On 31/05/2023 15.24, Daniel P. Berrangé wrote:
The migration test cases that actually exercise live migration want to
ensure there is a minimum of two iterations of pre-copy, in order to
exercise the dirty tracking code.

Historically we've queried the migration status, looking for the
'dirty-sync-count' value to increment to track iterations. This was
not entirely reliable because often all the data would get transferred
quickly enough that the migration would finish before we wanted it
to. So we massively dropped the bandwidth and max downtime to
guarantee non-convergance. This had the unfortunate side effect

convergence

that every migration took at least 30 seconds to run (100 MB of
dirty pages / 3 MB/sec).

This optimization takes a different approach to ensuring that a
mimimum of two iterations. Rather than waiting for dirty-sync-count

minimum

to increment, directly look for an indication that the source VM
has dirtied RAM that has already been transferred.
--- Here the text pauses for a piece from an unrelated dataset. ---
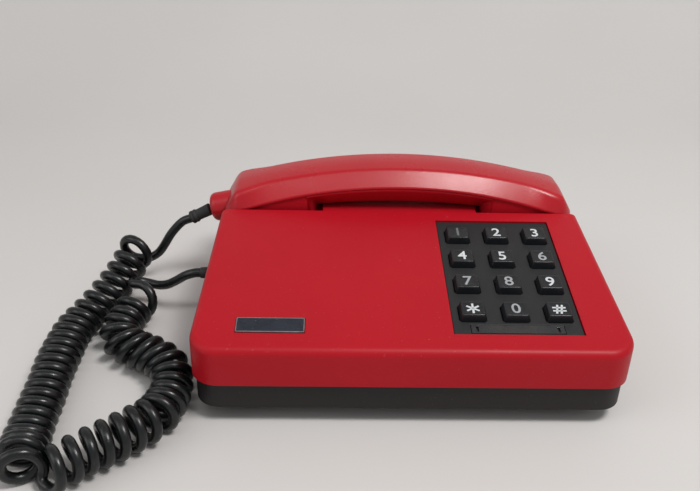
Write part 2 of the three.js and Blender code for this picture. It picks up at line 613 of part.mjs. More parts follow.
function addHandset() {
  const through = () => 30;
  const upperOuter = upperForm(0, partingZ, 0);
  const upperInner = upperForm(HANDSET_WALL, through, HANDSET_WALL + 2);
  const posts = [-1, 1].map((side) => rod(3.5, side * HANDSET_SCREW_X, HANDSET_MIDDLE, 65.4, 76, 14));
  const pilots = [-1, 1].map((side) => rod(SCREW_HOLE, side * HANDSET_SCREW_X, HANDSET_MIDDLE, 60, 73.5, 12));
  const upper = cut(union([upperOuter.subtract(upperInner), ...posts]), [...pilots, collarForm(GAP)]);
  addPart('handset_upper_shell', upper, 'red');

  const cups = [-1, 1].map((side) => cupForm(side, 0, CUP.bottom));
  const hollows = [-1, 1].map((side) => cupForm(side, HANDSET_WALL, CUP.bottom + HANDSET_WALL));
  const channel = gripForm(HANDSET_WALL, 54);
  const bosses = [-1, 1].map((side) => rod(4.6, side * HANDSET_SCREW_X, HANDSET_MIDDLE, 59, 65, 16));
  const recesses = [-1, 1].map((side) => rod(3.1, side * HANDSET_SCREW_X, HANDSET_MIDDLE, 50, 61.6, 16));
  const soundHoles = [];
  for (const side of [-1, 1]) {
    soundHoles.push(rod(1.1, side * CAPSULE_X, HANDSET_MIDDLE, 38, 44, 6));
    for (let k = 0; k < 6; k++) {
      const angle = (k * Math.PI) / 3;
      const at = [side * CAPSULE_X + 6 * Math.cos(angle), HANDSET_MIDDLE + 6 * Math.sin(angle)];
      soundHoles.push(rod(1.1, ...at, 38, 44, 6));
    }
  }
  const shell = union([gripForm(0, 50), ...cups]);
  const lower = cut(union([cut(shell, [channel, ...hollows]), ...bosses]),
    [...recesses, ...pilots, ...soundHoles, collarForm(GAP), aboveParting(-GAP)]);
  addPart('handset_lower_shell', lower, 'red');

  [-1, 1].forEach((side, i) => {
    const x = side * HANDSET_SCREW_X;
    const profile = [[0, 59.6], [2.8, 59.6], [2.8, 61.3], [1.45, 61.3], [1.45, 71], [0, 72.4]];
    const screw = cut(turned(profile, x, HANDSET_MIDDLE, 14), [
      box(x - 2, x + 2, HANDSET_MIDDLE - 0.4, HANDSET_MIDDLE + 0.4, 59, 60.4),
    ]);
    addPart(`handset_screw_${i + 1}`, screw, 'steel');
  });

  const floor = CUP.bottom + HANDSET_WALL + GAP;
  const receiver = turned([[0, floor], [12.6, floor], [13.4, floor + 1], [13.4, floor + 5], [9, floor + 6.5],
    [9, floor + 8.5], [0, floor + 8.5]], -CAPSULE_X, HANDSET_MIDDLE, 20);
  addPart('receiver_capsule', receiver, 'steel');
  const microphone = turned([[0, floor], [9, floor], [9, floor + 3.5], [5, floor + 3.5], [5, floor + 7],
    [0, floor + 7]], CAPSULE_X, HANDSET_MIDDLE, 16);
  addPart('microphone_capsule', microphone, 'rubber');
}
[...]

On the source VM a magic marker is written just after the 3 MB
offset. The destination VM is now montiored to detect when the

monitored

...
@@ -445,6 +459,91 @@ static void migrate_ensure_converge(QTestState *who)
      migrate_set_parameter_int(who, "downtime-limit", 30 * 1000);
  }
+/*
+ * Our goal is to ensure that we run a single full migration
+ * iteration, and also dirty memory, ensuring that at least
+ * one further iteration is required.
+ *
+ * We can't directly synchronize with the start of a migration
+ * so we have to apply some tricks monitoring memory that is
+ * transferred.
+ *
+ * Initially we set the migration bandwidth to an insanely
+ * low value, with tiny max downtime too. This basically
+ * guarantees migration will never complete.
+ *
+ * This will result in a test that is unacceptably slow though,
+ * so we can't let the entire migration pass run at this speed.
+ * Our intent is to let it run just long enough that we can
+ * prove data prior to the marker has been transferred *AND*
+ * also prove this transferred data is dirty again.
+ *
+ * Before migration starts, we write a 64-bit magic marker
+ * into a fixed location in the src VM RAM.
+ *
+ * Then watch dst memory until the marker appears. This is
+ * proof that start_address -> MAGIC_OFFSET_BASE has been
+ * transferred.
+ *
+ * Finally we go back to the source and read a byte just
+ * before the marker untill we see it flip in value. This

until

It's indeed much faster now, thank you very much for tackling this!